Direction
Return the material below in full and exactly.

Given information
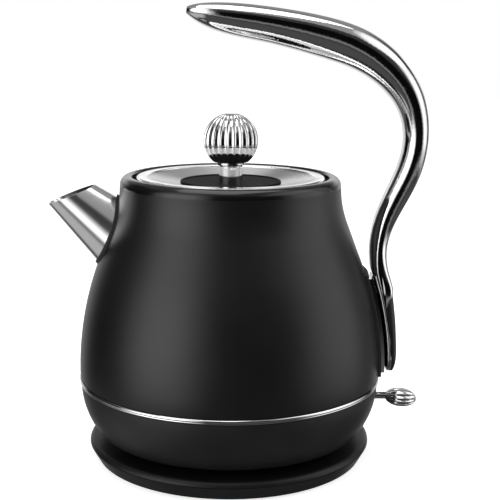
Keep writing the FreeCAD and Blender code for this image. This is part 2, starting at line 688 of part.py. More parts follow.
def switch_parts():
    cheek = at.hub_width / 2 + at.cheek_room
    side = cheek + at.cheek_width
    inlet = at.unit_end - at.unit_head
    low = block("inlet_block", (at.unit_start, inlet), (-side, side), (at.unit_floor, at.inlet_top))
    high = block("pivot_block", (inlet, at.unit_end), (-side, side), (at.unit_floor, at.unit_top))
    channel = block("lever_channel", (inlet + at.channel_wall, at.unit_end + at.channel_wall),
                    (-cheek, cheek), (at.channel_floor, at.unit_top + at.channel_wall))
    pin_hole = cross_rod("pin_hole", at.pivot_radius, 3 * side)
    steam_way = steam_rod("steam_way", at.tube_radius - at.tube_wall, at.inlet_top - at.inlet_depth,
                          at.inlet_top + at.inlet_depth)
    tube_seat = steam_rod("tube_seat", at.tube_radius + at.fit_room, at.inlet_top,
                          at.inlet_top + at.inlet_depth)
    body = fused("switch_block", low, high)
    part(cut("steam_switch", body, channel, pin_hole, steam_way, tube_seat), "steam_switch")
    part(cross_rod("switch_pin", at.pivot_radius, 2 * side), "switch_pin")

    hub = cross_rod("lever_hub", at.hub_radius, at.hub_width)
    reach = at.housing_radius + at.lever_stub - at.pivot_place
    arm = rod("lever_arm", at.lever_radius, reach, at.pivot_place, 0, at.lever_height, (0, 1, 0), 90)
    bore = cross_rod("lever_bore", at.pivot_radius + at.pivot_room, 2 * at.hub_width)
    solid = fused("lever_solid", hub, arm)
    part(cut("switch_lever", solid, bore), "switch_lever")

    flutes = featured("paddle_flutes", fluted_solid(
        sizes.paddle_length, sizes.paddle_width, sizes.paddle_depth, FLUTES_ON_PADDLE, sizes.paddle_flute,
        PADDLE_LATITUDES))
    start = at.housing_radius + at.lever_stub - at.paddle_lap
    place(flutes, start + at.paddle_length / 2, 0, at.lever_height - at.paddle_drop, (0, 1, 0),
          at.paddle_lean)
    socket = rod("paddle_socket", at.lever_radius + at.fit_room / 4, at.paddle_socket + at.paddle_lap,
                 start - at.paddle_socket, 0, at.lever_height, (0, 1, 0), 90)
    part(cut("switch_paddle", flutes, socket), "switch_paddle")


# ---------------------------------------------------------------- handle
# Stations along the handle: outer x, outer height, inner x, inner height, where the seam lies between
# them, width. x is measured from the body's wall. A height is measured from the body's top on the upper
# stations, and on the lower ones it is a share of the way from the handle's sole to its root.
UPPER_STATIONS = {
    "tip": (-93.8, 85.6, -94.3, 82.0, 0.45, 8),
    "nose": (-88.8, 87.0, -89.3, 78.2, 0.36, 16),
    "front": (-79.7, 87.7, -80.8, 74.2, 0.33, 21),
    "palm": (-49.4, 85.6, -52.3, 67.6, 0.33, 24),
    "heel": (-23.3, 81.2, -28.8, 61.5, 0.33, 25),
    "bend_in": (-2.3, 74.4, -12.3, 56.3, 0.38, 25),
    "bend": (16.7, 60.3, 1.2, 49.0, 0.45, 24),
    "bend_out": (27.5, 43.0, 12.5, 37.5, 0.5, 22),
    "back": (31.1, 22.0, 17.7, 22.0, 0.5, 20),
    "slope": (26.9, -1.0, 14.8, 4.5, 0.5, 18),
    "waist": (15.7, -23.7, 5.0, -19.2, 0.5, 17),
    "ankle": (11.4, -38.0, 1.8, -36.5, 0.5, 18),
}
LOWER_STATIONS = {
    "root": (12.6, 1.0, 3.3, 1.0, 0.5, 21),
    "shin": (11.0, 0.732, 3.3, 0.732, 0.64, 23),
    "calf": (10.6, 0.595, 3.3, 0.595, 0.64, 23),
    "foot_top": (10.0, 0.438, 3.3, 0.438, 0.6, 24),
    "foot": (9.5, 0.243, 3.3, 0.243, 0.56, 24),
    "foot_low": (8.4, 0.047, 3.3, 0.047, 0.5, 23),
    "sole": (7.4, 0.0, 3.3, 0.0, 0.45, 21),
}
INSERT_TOP = (11.4, 0.795, 1.8, 0.568, 0.55, 22)
INSERT_ROWS = ("calf", "foot_top", "foot", "foot_low", "sole")
GRIP_CURVE, FOOT_CURVE = 2.2, 3.6


def station(row, wall, height, curve):
    """A cross-section: its outer, inner and seam points in the handle's plane, and its width."""
    outer = Vector(wall(height(row[1])) + row[0], 0, height(row[1]))
    inner = Vector(wall(height(row[3])) + row[2], 0, height(row[3]))
    seam = outer + (inner - outer) * row[4]
    return SimpleNamespace(outer=outer, inner=inner, seam=seam, half=row[5] / 2, curve=curve)


def handle_stations():
    def from_top(rise):
        return at.body_top.value + rise

    def up_foot(share):
        return at.handle_sole.value + at.foot_span.value * share

    root_wall = wall_number(at.handle_root.value)
    table = {name: station(row, lambda _: root_wall, from_top, GRIP_CURVE)
             for name, row in UPPER_STATIONS.items()}
    for name, row in LOWER_STATIONS.items():
        table[name] = station(row, wall_number, up_foot, FOOT_CURVE)
    table["insert_top"] = station(INSERT_TOP, wall_number, up_foot, FOOT_CURVE)
    return table


def half_section(here, edge, inset=0.0, overlap=0.0):
    """A D-shaped wire from the seam to one edge point of a station, its round side a superellipse."""
    reach = edge - here.seam
    outward = Vector(reach.x, reach.y, reach.z).normalize()
    wall = min(inset, reach.Length * 0.45)
    depth = reach.Length - wall
    half = here.half - wall
    base = here.seam - outward * overlap
    points = []
    for angle in range(0, 181, 15):
        across = math.cos(math.radians(angle))
        away = max(math.sin(math.radians(angle)), 0.0)
        y = half * math.copysign(abs(across) ** (2 / here.curve), across)
        points.append(base + outward * ((depth + overlap) * away ** (2 / here.curve)) + Vector(0, y, 0))
    round_side = Part.BSplineCurve()
    round_side.interpolate(points)
    return Part.Wire([round_side.toShape(), Part.LineSegment(points[-1], points[0]).toShape()])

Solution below
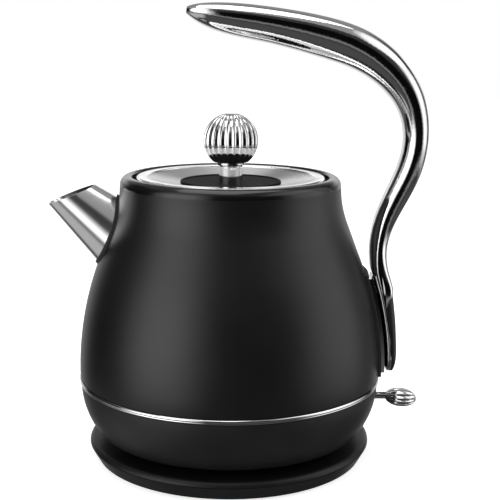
Keep writing the FreeCAD and Blender code for this image. This is part 2, starting at line 688 of part.py. More parts follow.
def switch_parts():
    cheek = at.hub_width / 2 + at.cheek_room
    side = cheek + at.cheek_width
    inlet = at.unit_end - at.unit_head
    low = block("inlet_block", (at.unit_start, inlet), (-side, side), (at.unit_floor, at.inlet_top))
    high = block("pivot_block", (inlet, at.unit_end), (-side, side), (at.unit_floor, at.unit_top))
    channel = block("lever_channel", (inlet + at.channel_wall, at.unit_end + at.channel_wall),
                    (-cheek, cheek), (at.channel_floor, at.unit_top + at.channel_wall))
    pin_hole = cross_rod("pin_hole", at.pivot_radius, 3 * side)
    steam_way = steam_rod("steam_way", at.tube_radius - at.tube_wall, at.inlet_top - at.inlet_depth,
                          at.inlet_top + at.inlet_depth)
    tube_seat = steam_rod("tube_seat", at.tube_radius + at.fit_room, at.inlet_top,
                          at.inlet_top + at.inlet_depth)
    body = fused("switch_block", low, high)
    part(cut("steam_switch", body, channel, pin_hole, steam_way, tube_seat), "steam_switch")
    part(cross_rod("switch_pin", at.pivot_radius, 2 * side), "switch_pin")

    hub = cross_rod("lever_hub", at.hub_radius, at.hub_width)
    reach = at.housing_radius + at.lever_stub - at.pivot_place
    arm = rod("lever_arm", at.lever_radius, reach, at.pivot_place, 0, at.lever_height, (0, 1, 0), 90)
    bore = cross_rod("lever_bore", at.pivot_radius + at.pivot_room, 2 * at.hub_width)
    solid = fused("lever_solid", hub, arm)
    part(cut("switch_lever", solid, bore), "switch_lever")

    flutes = featured("paddle_flutes", fluted_solid(
        sizes.paddle_length, sizes.paddle_width, sizes.paddle_depth, FLUTES_ON_PADDLE, sizes.paddle_flute,
        PADDLE_LATITUDES))
    start = at.housing_radius + at.lever_stub - at.paddle_lap
    place(flutes, start + at.paddle_length / 2, 0, at.lever_height - at.paddle_drop, (0, 1, 0),
          at.paddle_lean)
    socket = rod("paddle_socket", at.lever_radius + at.fit_room / 4, at.paddle_socket + at.paddle_lap,
                 start - at.paddle_socket, 0, at.lever_height, (0, 1, 0), 90)
    part(cut("switch_paddle", flutes, socket), "switch_paddle")


# ---------------------------------------------------------------- handle
# Stations along the handle: outer x, outer height, inner x, inner height, where the seam lies between
# them, width. x is measured from the body's wall. A height is measured from the body's top on the upper
# stations, and on the lower ones it is a share of the way from the handle's sole to its root.
UPPER_STATIONS = {
    "tip": (-93.8, 85.6, -94.3, 82.0, 0.45, 8),
    "nose": (-88.8, 87.0, -89.3, 78.2, 0.36, 16),
    "front": (-79.7, 87.7, -80.8, 74.2, 0.33, 21),
    "palm": (-49.4, 85.6, -52.3, 67.6, 0.33, 24),
    "heel": (-23.3, 81.2, -28.8, 61.5, 0.33, 25),
    "bend_in": (-2.3, 74.4, -12.3, 56.3, 0.38, 25),
    "bend": (16.7, 60.3, 1.2, 49.0, 0.45, 24),
    "bend_out": (27.5, 43.0, 12.5, 37.5, 0.5, 22),
    "back": (31.1, 22.0, 17.7, 22.0, 0.5, 20),
    "slope": (26.9, -1.0, 14.8, 4.5, 0.5, 18),
    "waist": (15.7, -23.7, 5.0, -19.2, 0.5, 17),
    "ankle": (11.4, -38.0, 1.8, -36.5, 0.5, 18),
}
LOWER_STATIONS = {
    "root": (12.6, 1.0, 3.3, 1.0, 0.5, 21),
    "shin": (11.0, 0.732, 3.3, 0.732, 0.64, 23),
    "calf": (10.6, 0.595, 3.3, 0.595, 0.64, 23),
    "foot_top": (10.0, 0.438, 3.3, 0.438, 0.6, 24),
    "foot": (9.5, 0.243, 3.3, 0.243, 0.56, 24),
    "foot_low": (8.4, 0.047, 3.3, 0.047, 0.5, 23),
    "sole": (7.4, 0.0, 3.3, 0.0, 0.45, 21),
}
INSERT_TOP = (11.4, 0.795, 1.8, 0.568, 0.55, 22)
INSERT_ROWS = ("calf", "foot_top", "foot", "foot_low", "sole")
GRIP_CURVE, FOOT_CURVE = 2.2, 3.6


def station(row, wall, height, curve):
    """A cross-section: its outer, inner and seam points in the handle's plane, and its width."""
    outer = Vector(wall(height(row[1])) + row[0], 0, height(row[1]))
    inner = Vector(wall(height(row[3])) + row[2], 0, height(row[3]))
    seam = outer + (inner - outer) * row[4]
    return SimpleNamespace(outer=outer, inner=inner, seam=seam, half=row[5] / 2, curve=curve)


def handle_stations():
    def from_top(rise):
        return at.body_top.value + rise

    def up_foot(share):
        return at.handle_sole.value + at.foot_span.value * share

    root_wall = wall_number(at.handle_root.value)
    table = {name: station(row, lambda _: root_wall, from_top, GRIP_CURVE)
             for name, row in UPPER_STATIONS.items()}
    for name, row in LOWER_STATIONS.items():
        table[name] = station(row, wall_number, up_foot, FOOT_CURVE)
    table["insert_top"] = station(INSERT_TOP, wall_number, up_foot, FOOT_CURVE)
    return table


def half_section(here, edge, inset=0.0, overlap=0.0):
    """A D-shaped wire from the seam to one edge point of a station, its round side a superellipse."""
    reach = edge - here.seam
    outward = Vector(reach.x, reach.y, reach.z).normalize()
    wall = min(inset, reach.Length * 0.45)
    depth = reach.Length - wall
    half = here.half - wall
    base = here.seam - outward * overlap
    points = []
    for angle in range(0, 181, 15):
        across = math.cos(math.radians(angle))
        away = max(math.sin(math.radians(angle)), 0.0)
        y = half * math.copysign(abs(across) ** (2 / here.curve), across)
        points.append(base + outward * ((depth + overlap) * away ** (2 / here.curve)) + Vector(0, y, 0))
    round_side = Part.BSplineCurve()
    round_side.interpolate(points)
    return Part.Wire([round_side.toShape(), Part.LineSegment(points[-1], points[0]).toShape()])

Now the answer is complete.